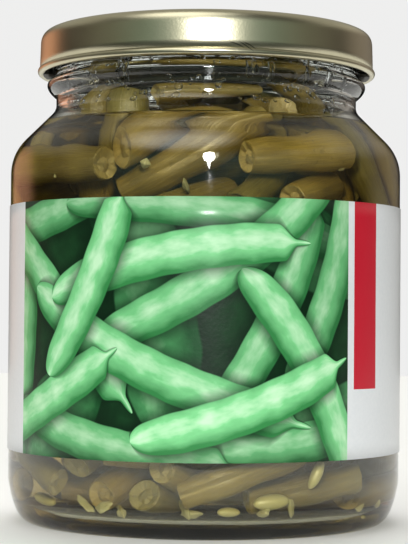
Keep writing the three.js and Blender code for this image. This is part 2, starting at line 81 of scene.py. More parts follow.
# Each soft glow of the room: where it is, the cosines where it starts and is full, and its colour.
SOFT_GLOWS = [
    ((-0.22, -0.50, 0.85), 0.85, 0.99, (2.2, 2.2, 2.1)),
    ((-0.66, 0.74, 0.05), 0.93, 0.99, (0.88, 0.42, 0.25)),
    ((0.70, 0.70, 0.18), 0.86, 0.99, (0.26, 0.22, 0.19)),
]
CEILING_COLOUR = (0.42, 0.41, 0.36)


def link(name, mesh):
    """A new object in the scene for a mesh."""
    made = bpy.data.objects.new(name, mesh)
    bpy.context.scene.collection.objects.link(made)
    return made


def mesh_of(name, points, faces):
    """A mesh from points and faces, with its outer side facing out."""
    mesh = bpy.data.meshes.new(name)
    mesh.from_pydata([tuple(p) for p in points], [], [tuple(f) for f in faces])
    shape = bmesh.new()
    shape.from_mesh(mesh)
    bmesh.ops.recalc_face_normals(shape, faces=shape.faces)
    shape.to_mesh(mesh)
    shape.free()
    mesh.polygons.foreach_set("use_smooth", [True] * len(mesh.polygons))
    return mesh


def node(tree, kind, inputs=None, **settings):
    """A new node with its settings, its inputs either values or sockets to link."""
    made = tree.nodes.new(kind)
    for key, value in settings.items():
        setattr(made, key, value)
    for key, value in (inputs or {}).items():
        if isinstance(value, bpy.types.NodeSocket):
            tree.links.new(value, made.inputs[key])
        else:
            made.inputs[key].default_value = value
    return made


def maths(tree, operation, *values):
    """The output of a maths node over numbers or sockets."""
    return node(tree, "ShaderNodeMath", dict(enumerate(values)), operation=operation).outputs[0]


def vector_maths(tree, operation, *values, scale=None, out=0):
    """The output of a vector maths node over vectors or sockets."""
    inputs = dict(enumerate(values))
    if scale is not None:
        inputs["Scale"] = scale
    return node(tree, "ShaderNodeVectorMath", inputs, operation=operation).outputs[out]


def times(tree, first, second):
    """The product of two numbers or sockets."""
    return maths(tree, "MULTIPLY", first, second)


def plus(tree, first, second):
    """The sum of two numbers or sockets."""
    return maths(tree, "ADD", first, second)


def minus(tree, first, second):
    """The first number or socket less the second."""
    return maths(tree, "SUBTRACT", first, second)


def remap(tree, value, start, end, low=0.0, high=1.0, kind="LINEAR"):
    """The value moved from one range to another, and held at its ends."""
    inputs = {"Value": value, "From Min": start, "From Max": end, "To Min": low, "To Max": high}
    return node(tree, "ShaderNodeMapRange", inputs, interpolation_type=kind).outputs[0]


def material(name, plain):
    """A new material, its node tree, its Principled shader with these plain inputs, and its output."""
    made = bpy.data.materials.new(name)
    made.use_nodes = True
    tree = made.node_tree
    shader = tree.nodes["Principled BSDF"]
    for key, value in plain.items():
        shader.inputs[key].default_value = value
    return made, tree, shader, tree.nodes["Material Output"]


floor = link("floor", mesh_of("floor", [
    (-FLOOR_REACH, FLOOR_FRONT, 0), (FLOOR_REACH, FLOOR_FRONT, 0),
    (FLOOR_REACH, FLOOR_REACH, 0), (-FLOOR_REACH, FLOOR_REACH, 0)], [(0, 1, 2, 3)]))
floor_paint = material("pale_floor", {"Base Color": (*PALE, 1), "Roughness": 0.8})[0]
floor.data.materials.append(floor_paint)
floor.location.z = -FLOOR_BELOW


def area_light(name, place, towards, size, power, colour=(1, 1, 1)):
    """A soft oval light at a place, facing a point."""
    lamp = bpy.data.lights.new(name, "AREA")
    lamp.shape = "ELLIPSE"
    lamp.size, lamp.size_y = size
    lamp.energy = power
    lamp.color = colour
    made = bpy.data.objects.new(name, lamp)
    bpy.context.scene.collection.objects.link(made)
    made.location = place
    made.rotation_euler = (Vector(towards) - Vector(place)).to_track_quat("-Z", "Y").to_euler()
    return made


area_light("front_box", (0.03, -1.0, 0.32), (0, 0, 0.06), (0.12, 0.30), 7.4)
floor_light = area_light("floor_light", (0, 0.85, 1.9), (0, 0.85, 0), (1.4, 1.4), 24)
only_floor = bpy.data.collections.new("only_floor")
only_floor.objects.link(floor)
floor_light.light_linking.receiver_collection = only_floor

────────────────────

_Required task_:
Give the count of lines in the data above that hold the string "scene", with no additional words.

_Output for this task_:
4